現代のコミュニケーションのポイントとは?

今から何十年も前、保健医療従事者が強い権威を持っていた時代がありました。当時は、保健医療従事者が「何かをしなさい」、と住民や患者に指示すれば、すぐに行動変容を起こしたものです。会社でも、年功序列の組織の中で、役職が高い人間が「これこれをしなさい」と言えば、下の人間がそれに従った時代がありました。いわば、そこには大人と子どものような関係があり、「何かをしなさい。しなければ、怒るわよ」と言いさえすれば、物事がうまくいった時代があったのです。

その後、時代は大きく移り変わり、「保健医療従事者だから、あるいは上司だから偉いのだ。偉いのだから、言うことを聞くべきなのだ」という時代は終わりました。
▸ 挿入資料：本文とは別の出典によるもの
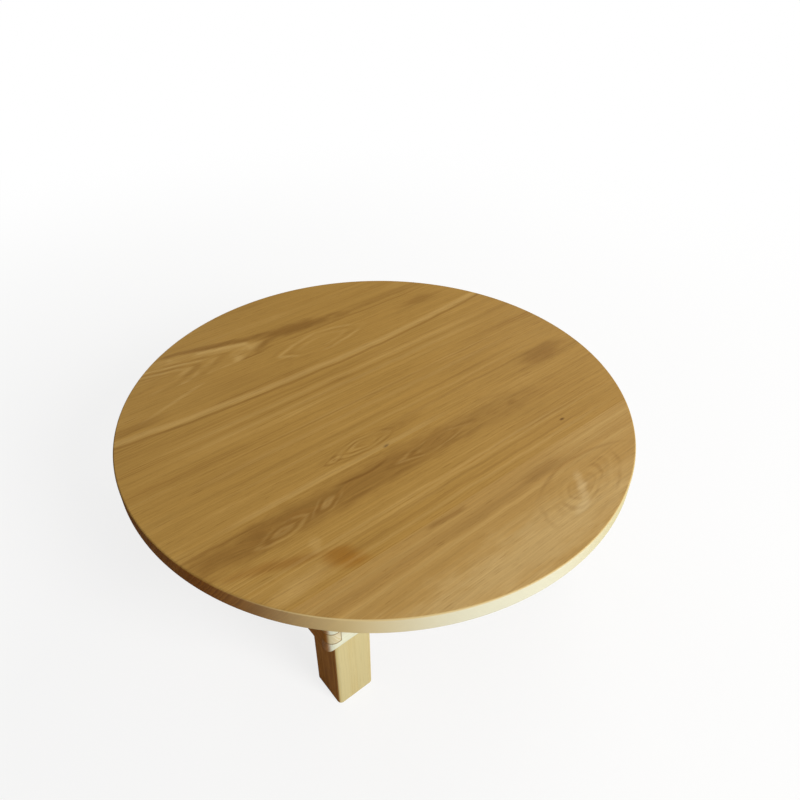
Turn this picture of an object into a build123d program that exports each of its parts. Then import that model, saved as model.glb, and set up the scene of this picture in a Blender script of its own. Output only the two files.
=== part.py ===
from build123d import *
from math import acos, asin, cos, degrees, radians, sin, tan
import os

# A round low table whose legs fold flat inside a box-jointed frame.
# Millimetres. The origin is on the floor under the middle of the top, +Z is up,
# and +X runs along the grain of the top and the long aprons.

# Round top, glued up from boards
table_height = 310
top_diameter = 900
top_thickness = 31
top_upper_bevel = 2
top_lower_bevel = 2
board_joints = (-276, -108, 68, 262)    # y of each glued joint, front to back

# Box-jointed frame of four aprons
frame_length = 628      # outside, along X
frame_width = 596       # outside, along Y
frame_corner_round = 15
apron_thickness = 20
finger_width = 22.5
finger_count = 4
apron_edge_round = 1.5

# Legs
leg_size = 66
leg_edge_round = 7
leg_foot_chamfer = 1
leg_side_gap = 0.5      # leg to long apron, so that it swings free
leg_end_gap = 0.3       # upright leg to short apron, which stops it
leg_top_gap = 0.3       # top of an upright leg to the underside of the top
pivot_inset = 35        # pivot axis from the outer face of the leg
pivot_drop = 33         # pivot axis below the underside of the top

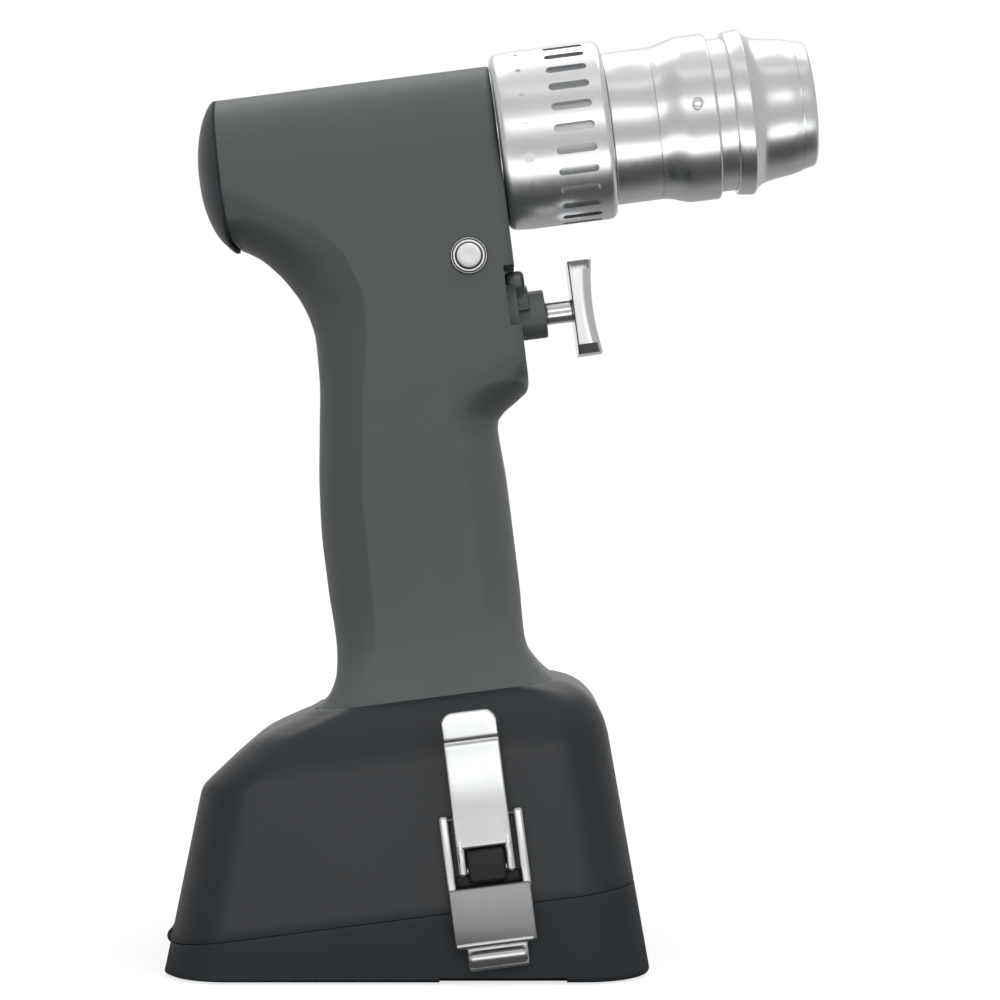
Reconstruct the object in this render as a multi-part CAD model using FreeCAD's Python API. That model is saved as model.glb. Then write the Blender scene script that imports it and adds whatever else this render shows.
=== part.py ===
"""Cordless surgical power drill that stands on its battery base.

Every piece is modelled in the drill frame: x runs forward along the barrel's axis, z points up
square to it, and the origin is on the axis at the collar's rear. place() tilts a finished piece
into the standing frame, whose origin is the centre of the base's underside. Levels named _V are
distances below the barrel's axis, so that z = -V.
"""
import FreeCAD, Part
import math
import os

os.makedirs("parts", exist_ok=True)
Vec = FreeCAD.Vector

# Standing frame
TILT = 7.3
AXIS_X = 23.1
AXIS_Z = 192.4

# Clearances
RUN = 0.05
SEAT = 0.02
SLIDE = 0.1
GAP = 0.3

# How far a cutting shape passes its face, reaches across the drill, and reaches past the whole drill
PAST = 1.0
ACROSS = 40.0
BEYOND = 150.0

# Barrel
BARREL_R = 18.25
BARREL_REAR = -66.6
BARREL_FRONT = -2.0
BARREL_BOTTOM_V = 17.2
BARREL_CORNER_R = 11.0
BARREL_BORE_R = 15.4
SHELL = 2.6
SEAL_T = 0.5
CAP_SPIGOT = 4.0
# The cap's dome: (depth behind its seam, how far its section is drawn in there)
CAP_DOME = [(0.0, 0.0), (1.6, 1.3), (3.3, 3.6), (4.7, 7.0), (5.5, 10.2), (5.9, 13.5)]
CAP_LEAST_CORNER = 0.5

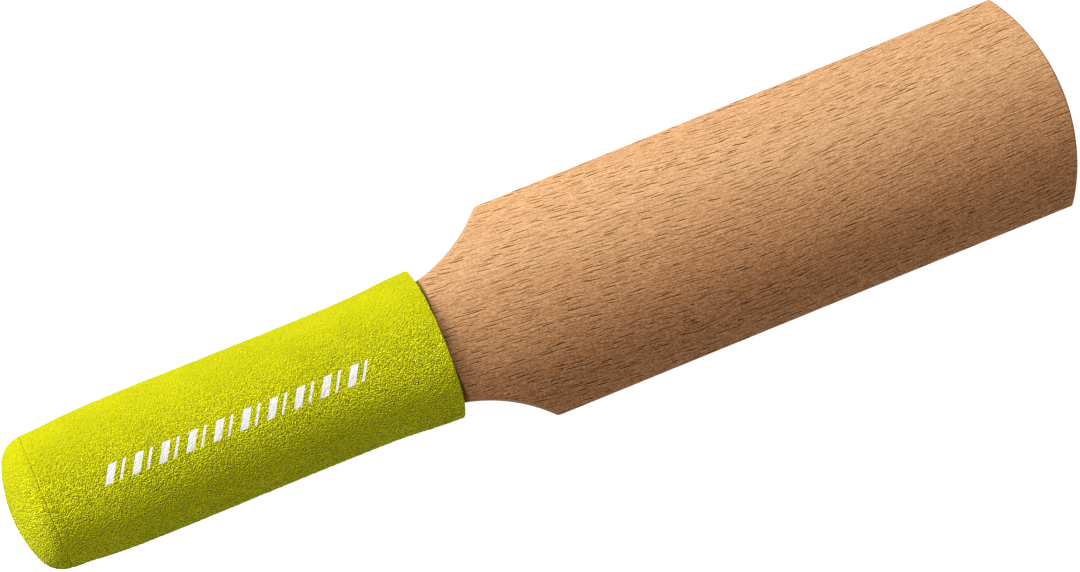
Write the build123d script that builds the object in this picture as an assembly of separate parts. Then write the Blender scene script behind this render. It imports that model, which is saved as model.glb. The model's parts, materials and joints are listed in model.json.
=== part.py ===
from build123d import *
import math
import os

# A potter's paddle: a one-piece beech body with a flat-backed, round-faced blade and a turned
# handle, and a soft foam grip made of a tube and an end cap. All lengths are in millimetres.
#
# Every piece is drawn in the tool frame: +X runs along the handle's axis from the butt to the
# blade's tip, and +Z points out of the round face. place() then lays the whole tool down as it
# rests on a bench, on the grip's mouth and the tip's back edge, with the bench at Z = 0.

# Blade: one constant section, cut to length
BLADE_WIDTH = 57.4
FACE_RADIUS = 34.0  # radius of the round working face, across the blade
FACE_CROWN_Z = 16.3  # height of the face's crown line over the handle's axis
EDGE_THICKNESS = 4.0  # upright side under the face, all round the blade
TIP_CORNER_X = 282.3
TIP_ARC_RISE = 5.3  # how far the curved end stands past its corners
EDGE_EASE = 0.6  # rounding of the sharp edges all round the face and the back
SHOULDER_EASE = 1.4  # rounding of the two corners where neck meets blade
TIP_CORNER_EASE = 0.8

# Neck: sawn to two hollow curves under the round face, and turned round underneath
COVE_START_X = 106.9
COVE_RADIUS = 42.5
COVE_ANGLE = 55.0  # how far the hollow curve is drawn, which is past the shoulder
NECK_RADIUS = 15.6  # at the cove's start
SPIGOT_END_X = 115.0  # where the turned handle steps up to the neck's sawn corners
SPIGOT_STEP_X = 1.6
SCOOP_START_X = 109.5  # the underside's double curve, from round handle to flat back
SCOOP_START_Z = -16.9
SCOOP_END_X = 144.0

# Handle core, inside the grip
CORE_RADIUS = 15.0
CORE_END_EASE = 1.0
CORE_SWELL_X = 95.0  # where the core starts to thicken towards the neck

# Foam grip
GRIP_RADIUS = 18.9
GRIP_STRAIGHT_START_X = 32.0
GRIP_STRAIGHT_END_X = 92.0
MOUTH_X = 114.6
MOUTH_RADIUS = 20.0
MOUTH_BORE_RADIUS = 17.4
MOUTH_LIP_EASE = 0.5
SEAM_X = 7.3
SEAM_RADIUS = 17.85
SEAM_EASE = 0.45
BUTT_END_X = -1.15  # the crown of the domed butt
BUTT_FACE_X = 2.2  # where the dome turns over into the cap's side
BUTT_FACE_RADIUS = 14.7
BUTT_CORNER_X = 3.8
BUTT_CORNER_RADIUS = 16.6

HALF_WIDTH = BLADE_WIDTH / 2
FACE_CENTRE_Z = FACE_CROWN_Z - FACE_RADIUS
EDGE_TOP_Z = FACE_CENTRE_Z + math.sqrt(FACE_RADIUS**2 - HALF_WIDTH**2)
BACK_Z = EDGE_TOP_Z - EDGE_THICKNESS
TIP_X = TIP_CORNER_X + TIP_ARC_RISE
STOCK = 50.0  # clear of the tool on every side, for cutting shapes
REST_TILT = math.degrees(math.atan2(MOUTH_RADIUS + BACK_Z, TIP_X - MOUTH_X))


def swell():
    """The line along which the core thickens to the neck, which the foam tube's bore fits."""
    return Spline(
        (CORE_SWELL_X, CORE_RADIUS), (COVE_START_X, NECK_RADIUS), tangents=((1, 0), (1, 0))
    )


def handle_line():
    """The handle core's outline from its end to the start of the neck's hollow curve."""
    Polyline(
        (SEAM_X, 0),
        (SEAM_X, CORE_RADIUS - CORE_END_EASE),
        (SEAM_X + CORE_END_EASE, CORE_RADIUS),
        (CORE_SWELL_X, CORE_RADIUS),
    )
    swell()


def cove_point(angle):
    """The point on the neck's hollow curve that lies this many degrees past its start."""
    turn = math.radians(angle)
    return (
        COVE_START_X + COVE_RADIUS * math.sin(turn),
        NECK_RADIUS + COVE_RADIUS * (1 - math.cos(turn)),
    )


def neck_blank():
    """Handle and neck: upright sawn sides above the axis and a round underside below it."""
    with BuildSketch() as outline:
        with BuildLine():
            handle_line()
            ThreePointArc(cove_point(0), cove_point(COVE_ANGLE / 2), cove_point(COVE_ANGLE))
            Polyline(
                cove_point(COVE_ANGLE),
                (cove_point(COVE_ANGLE)[0], STOCK),
                (TIP_X + STOCK, STOCK),
                (TIP_X + STOCK, 0),
                (SEAM_X, 0),
            )
        make_face()
    half = outline.sketch
    underside = revolve(half, axis=Axis((0, 0, 0), (-1, 0, 0)), revolution_arc=180)
    sawn = extrude(half + mirror(half, about=Plane.XZ), amount=STOCK)
    return sawn + underside


def turned_limit():
    """The turned handle, which steps up past the foam's mouth and then clears the neck."""
    spigot_angle = math.degrees(math.asin((SPIGOT_END_X - COVE_START_X) / COVE_RADIUS))
    with BuildPart() as limit:
        with BuildSketch(Plane.XY):
            with BuildLine():
                handle_line()
                ThreePointArc(cove_point(0), cove_point(spigot_angle / 2), cove_point(spigot_angle))
                Polyline(
                    cove_point(spigot_angle),
                    (SPIGOT_END_X + SPIGOT_STEP_X, MOUTH_RADIUS + 1),
                    (SPIGOT_END_X + SPIGOT_STEP_X, 2 * STOCK),
                    (TIP_X + STOCK, 2 * STOCK),
                    (TIP_X + STOCK, 0),
                    (SEAM_X, 0),
                )
            make_face()
        revolve(axis=Axis.X)
    return limit.part


def section_prism():
    """The blade's cross-section run the whole length of the tool, deep enough for the round core."""
    with BuildPart() as prism:
        with BuildSketch(Plane.YZ):
            with BuildLine():
                ThreePointArc((-HALF_WIDTH, EDGE_TOP_Z), (0, FACE_CROWN_Z), (HALF_WIDTH, EDGE_TOP_Z))
                Polyline(
                    (HALF_WIDTH, EDGE_TOP_Z),
                    (HALF_WIDTH, -STOCK),
                    (-HALF_WIDTH, -STOCK),
                    (-HALF_WIDTH, EDGE_TOP_Z),
                )
            make_face()
        extrude(amount=TIP_X + STOCK)
    return prism.part


def side_prism():
    """The outline from the side: flat back under the blade, scooped down to the handle's bottom."""
    run = SCOOP_END_X - SCOOP_START_X
    rise = BACK_Z - SCOOP_START_Z
    middle = (SCOOP_START_X + run / 2, SCOOP_START_Z + rise / 2)
    with BuildPart() as prism:
        with BuildSketch(Plane.XZ):
            with BuildLine():
                lower = TangentArc((SCOOP_START_X, SCOOP_START_Z), middle, tangent=(1, 0))
                TangentArc(middle, (SCOOP_END_X, BACK_Z), tangent=lower % 1)
                Polyline(
                    (SCOOP_END_X, BACK_Z),
                    (TIP_X + STOCK, BACK_Z),
                    (TIP_X + STOCK, STOCK),
                    (-STOCK, STOCK),
                    (-STOCK, SCOOP_START_Z),
                    (SCOOP_START_X, SCOOP_START_Z),
                )
            make_face()
        extrude(amount=STOCK, both=True)
    return prism.part


def plan_prism():
    """The outline from above, which cuts the blade's curved end."""
    with BuildPart() as prism:
        with BuildSketch(Plane.XY):
            with BuildLine():
                ThreePointArc((TIP_CORNER_X, -HALF_WIDTH), (TIP_X, 0), (TIP_CORNER_X, HALF_WIDTH))
                Polyline(
                    (TIP_CORNER_X, HALF_WIDTH),
                    (TIP_CORNER_X, STOCK),
                    (-STOCK, STOCK),
                    (-STOCK, -STOCK),
                    (TIP_CORNER_X, -STOCK),
                    (TIP_CORNER_X, -HALF_WIDTH),
                )
            make_face()
        extrude(amount=STOCK, both=True)
    return prism.part


def upright_corners(wood):
    """The short edges across the blade's sides, at the shoulders and at the tip."""
    on_side = [
        edge for edge in wood.edges() if abs(abs(edge.center().Y) - HALF_WIDTH) < EDGE_EASE
    ]
    return [edge for edge in on_side if edge.length < 2 * EDGE_THICKNESS]


def wood_paddle():
    """One beech board: turned at the handle, rounded on its face and sawn to its outline."""
    wood = neck_blank() & section_prism() & side_prism() & plan_prism()
    wood = wood.solid()
    middle_x = (MOUTH_X + TIP_X) / 2
    shoulders = [edge for edge in upright_corners(wood) if edge.center().X < middle_x]
    wood = wood.fillet(SHOULDER_EASE, shoulders)
    tip_corners = [edge for edge in upright_corners(wood) if edge.center().X > TIP_CORNER_X - 1]
    wood = wood.fillet(TIP_CORNER_EASE, tip_corners)
    # each long edge runs on smoothly round the tip and along the neck, and the rounding follows it
    long_edges = [edge for edge in wood.edges().filter_by(Axis.X) if edge.center().X > middle_x]
    return (wood.fillet(EDGE_EASE, long_edges) & turned_limit()).solid()


def grip_sleeve():
    """The foam tube, tapered to the seam at its back end and flared at its mouth."""
    with BuildPart() as sleeve:
        with BuildSketch(Plane.XY):
            with BuildLine():
                TangentArc(
                    (SEAM_X, SEAM_RADIUS - SEAM_EASE),
                    (SEAM_X + SEAM_EASE, SEAM_RADIUS),
                    tangent=(0, 1),
                )
                Spline(
                    (SEAM_X + SEAM_EASE, SEAM_RADIUS),
                    (GRIP_STRAIGHT_START_X, GRIP_RADIUS),
                    tangents=((1, 0.07), (1, 0)),
                )
                Line((GRIP_STRAIGHT_START_X, GRIP_RADIUS), (GRIP_STRAIGHT_END_X, GRIP_RADIUS))
                Spline(
                    (GRIP_STRAIGHT_END_X, GRIP_RADIUS),
                    (MOUTH_X - MOUTH_LIP_EASE, MOUTH_RADIUS),
                    tangents=((1, 0), (1, 0.08)),
                )
                Polyline(
                    (MOUTH_X - MOUTH_LIP_EASE, MOUTH_RADIUS),
                    (MOUTH_X, MOUTH_RADIUS - MOUTH_LIP_EASE),
                    (MOUTH_X, MOUTH_BORE_RADIUS + MOUTH_LIP_EASE),
                    (MOUTH_X - MOUTH_LIP_EASE, MOUTH_BORE_RADIUS),
                    (COVE_START_X, NECK_RADIUS),
                )
                swell()
                Polyline(
                    (CORE_SWELL_X, CORE_RADIUS),
                    (SEAM_X, CORE_RADIUS),
                    (SEAM_X, SEAM_RADIUS - SEAM_EASE),
                )
            make_face()
        revolve(axis=Axis.X)
    return sleeve.part


def grip_end_cap():
    """The foam disc that closes the butt, with a domed face and a round corner."""
    with BuildPart() as cap:
        with BuildSketch(Plane.XY):
            with BuildLine():
                dome = TangentArc(
                    (BUTT_END_X, 0), (BUTT_FACE_X, BUTT_FACE_RADIUS), tangent=(0, 1)
                )
                Spline(
                    (BUTT_FACE_X, BUTT_FACE_RADIUS),
                    (BUTT_CORNER_X, BUTT_CORNER_RADIUS),
                    (SEAM_X - SEAM_EASE, SEAM_RADIUS),
                    tangents=(dome % 1, (1, 0.1)),
                )
                TangentArc(
                    (SEAM_X - SEAM_EASE, SEAM_RADIUS),
                    (SEAM_X, SEAM_RADIUS - SEAM_EASE),
                    tangent=(1, 0),
                )
                Polyline((SEAM_X, SEAM_RADIUS - SEAM_EASE), (SEAM_X, 0), (BUTT_END_X, 0))
            make_face()
        revolve(axis=Axis.X)
    return cap.part


def place(pieces):
    """Lays the tool down on the bench, with the origin under the middle of its outline."""
    tilted = {name: Rot(0, REST_TILT, 0) * piece for name, piece in pieces.items()}
    boxes = [piece.bounding_box() for piece in tilted.values()]
    low_x = min(box.min.X for box in boxes)
    high_x = max(box.max.X for box in boxes)
    shift = Pos(-(low_x + high_x) / 2, 0, -min(box.min.Z for box in boxes))
    print("tilt", round(REST_TILT, 4), "shift", shift.position)
    return {name: shift * piece for name, piece in tilted.items()}


def main():
    os.makedirs("parts", exist_ok=True)
    pieces = {
        "wood_paddle": wood_paddle(),
        "grip_sleeve": grip_sleeve(),
        "grip_end_cap": grip_end_cap(),
    }
    for name, piece in place(pieces).items():
        piece.label = name
        export_step(piece, f"parts/{name}.step")


main()
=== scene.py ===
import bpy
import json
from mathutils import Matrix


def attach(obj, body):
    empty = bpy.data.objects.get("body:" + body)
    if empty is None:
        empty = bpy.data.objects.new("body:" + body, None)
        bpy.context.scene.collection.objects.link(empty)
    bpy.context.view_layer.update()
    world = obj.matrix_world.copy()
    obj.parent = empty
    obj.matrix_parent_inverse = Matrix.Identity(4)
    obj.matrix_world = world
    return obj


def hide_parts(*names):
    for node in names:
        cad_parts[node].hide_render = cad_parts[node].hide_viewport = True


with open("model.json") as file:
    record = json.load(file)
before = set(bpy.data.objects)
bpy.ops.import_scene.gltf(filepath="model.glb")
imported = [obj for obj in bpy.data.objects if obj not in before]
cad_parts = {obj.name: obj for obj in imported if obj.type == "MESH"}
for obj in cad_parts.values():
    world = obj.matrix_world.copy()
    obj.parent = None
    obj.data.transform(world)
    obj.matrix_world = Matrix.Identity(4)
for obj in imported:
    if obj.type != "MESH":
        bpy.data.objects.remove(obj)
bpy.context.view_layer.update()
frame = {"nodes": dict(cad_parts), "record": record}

import json
import math

import bpy
import numpy as np
from mathutils import Matrix, Vector, noise

# A potter's paddle: a beech blade with a round face and a flat back, and a lime foam grip.
# It lies round face up, on the mouth of the grip and the back edge of the blade's tip.
# Lengths on the tool are in millimetres, and those along it start from a zero that lies just inside
# the foam butt, whose crown is at BUTT_CROWN. The camera, the light and the floor are in metres.

MM = 0.001

# ---------------------------------------------------------------- where the tool lies

mounts = {mount["name"]: mount for mount in frame["record"]["mounts"]}
grip_mount = mounts["grip_barrel"]
GRIP_RADIUS = grip_mount["dims"]["r_mm"]
AXIS_POINT = Vector(grip_mount["pos_m"])
ALONG = -Vector(grip_mount["axis"]).normalized()  # from the butt to the tip
ACROSS = Vector((0, 1, 0))
OUT = ALONG.cross(ACROSS).normalized()  # out of the blade's round face
BUTT_CROWN = -1.15

butt_points = [Vector(v.co) for v in frame["nodes"]["grip_end_cap"].data.vertices]
butt_reach = min((point - AXIS_POINT).dot(ALONG) for point in butt_points)
ORIGIN = AXIS_POINT + ALONG * (butt_reach - BUTT_CROWN * MM)


def tool_point(along, across, out):
    """A point of the row frame, from millimetres along, across and out of the tool's axis."""
    return ORIGIN + (ALONG * along + ACROSS * across + OUT * out) * MM


# ---------------------------------------------------------------- camera

VIEW_TILT = math.radians(9.0)  # the camera stands this far round towards the butt
PICTURE_TURN = math.radians(22.06)  # the tool rises this much from left to right
CAMERA_DISTANCE = 1.75
PICTURE_WIDTH = 0.27525  # of the plane through the handle's axis
LOOK_ALONG = 145.5  # the place on the tool that the camera looks at
LOOK_ACROSS = 3.66
SENSOR = 36.0
NEAREST_SEEN = 0.05


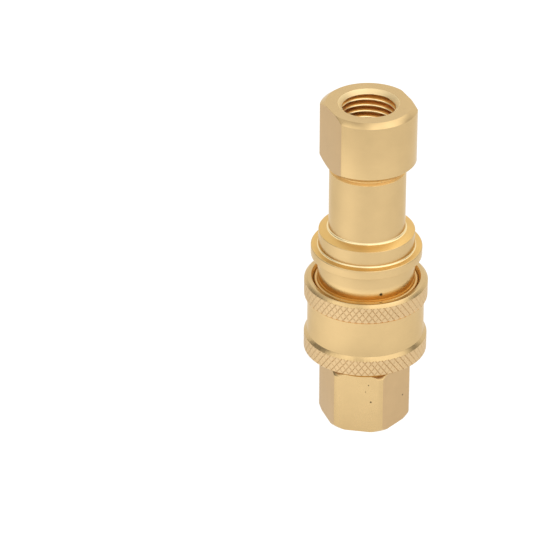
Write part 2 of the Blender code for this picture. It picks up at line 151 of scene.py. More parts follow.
def loft(name, columns, section, body, materials, pick=None, sharp=32.0):
    """A closed turned shape. section(column) gives the outline at each column, a list of (r, z) points that
    runs down the outside and up the bore. pick(column, row) chooses the material of the face there."""
    vertices = []
    rows = 0
    for column in columns:
        outline = section(column)
        rows = len(outline)
        angle = column[0]
        vertices += [(r * cos(angle) * MM, r * sin(angle) * MM, z * MM) for r, z in outline]
    count = len(columns)
    faces = []
    picks = []
    for j in range(count):
        here = j * rows
        there = (j + 1) % count * rows
        for i in range(rows):
            k = (i + 1) % rows
            faces.append((here + i, here + k, there + k, there + i))
            picks.append(pick(columns[j], i) if pick else 0)
    mesh = bpy.data.meshes.new(name)
    mesh.from_pydata(vertices, [], faces)
    mesh.polygons.foreach_set("material_index", picks)
    return finish_piece(name, mesh, body, materials, sharp)


def finish_piece(name, mesh, body, materials, sharp=32.0):
    """Makes a mesh a piece that rides a body. Edges that turn by more than sharp, in degrees, stay crisp."""
    mesh.shade_smooth()
    mesh.set_sharp_from_angle(angle=radians(sharp))
    for material in materials:
        mesh.materials.append(material)
    piece = bpy.data.objects.new(name, mesh)
    bpy.context.scene.collection.objects.link(piece)
    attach(piece, body)
    return piece


def round_columns(count):
    """Columns (angle, radius) round a turned piece, whose radius is up to its outline."""
    return [(TURN * j / count, None) for j in range(count)]


def flat_columns(flats, flat_r, rim_r, steps=16, round_step=2.5):
    """Columns (angle, radius) round a bar of radius rim_r with flats, flat_r from the axis.

    flats holds the angles of the flats' normals, in degrees. The edges between flat and round are broken,
    with a close column beside each, which keeps the shading of the broken edge narrow.
    """
    edge = acos(flat_r / rim_r)
    blend = radians(0.5)
    columns = []
    for n, flat in enumerate(flats):
        normal = radians(flat)
        gap = radians((flats[(n + 1) % len(flats)] - flat) % 360.0)
        inner = edge - blend
        turns = [inner * (2.0 * k / steps - 1.0) for k in range(steps + 1)]
        turns += [blend - inner, inner - blend]
        for turn in turns:
            columns.append(((normal + turn) % TURN, flat_r / cos(turn)))
        arc = gap - 2.0 * (edge + blend)
        count = max(2, int(degrees(arc) / round_step))
        for k in range(count + 1):
            turn = edge + blend + arc * k / count
            columns.append(((normal + turn) % TURN, rim_r))
    return sorted(columns)


def port_section(face_z, inward):
    """Points of a port's bore from its mouth inwards, at the thread's root past the mouth's chamfer.

    inward is +1 for a port that opens downwards and -1 for one that opens upwards.
    """
    flank = THREAD_PITCH / 2.0 - THREAD_HALF_CREST
    profile = [
        (PORT_MOUTH_R + 0.06, 0.0),
        (PORT_MOUTH_R - 0.02, 0.05),
        (PORT_CREST_R + 0.03, PORT_CHAMFER - 0.03),
        (PORT_CREST_R, PORT_CHAMFER + 0.03),
        (PORT_CREST_R + 0.03, PORT_CHAMFER + 0.1),
        (PORT_ROOT_R, PORT_CHAMFER + flank),
        (PORT_ROOT_R - THREAD_TAPER * PORT_THREAD_END, PORT_THREAD_END),
        (PORT_CREST_R - THREAD_TAPER * PORT_DEPTH, PORT_DEPTH),
    ]
    return [(r, face_z + inward * depth) for r, depth in profile]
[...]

ある意味で、「大人と子どもの関係」から「大人と大人の関係」になったのだとも言えるのかもしれません。子どもと違い、大人というのは既にある一定の価値観、考え方を持っており、それに基づいてコミュニケーションをとっていく必要性があります。つまり、「相手の価値観」をいかに把握できるかが、現代におけるコミュニケーションのポイントとなってきました。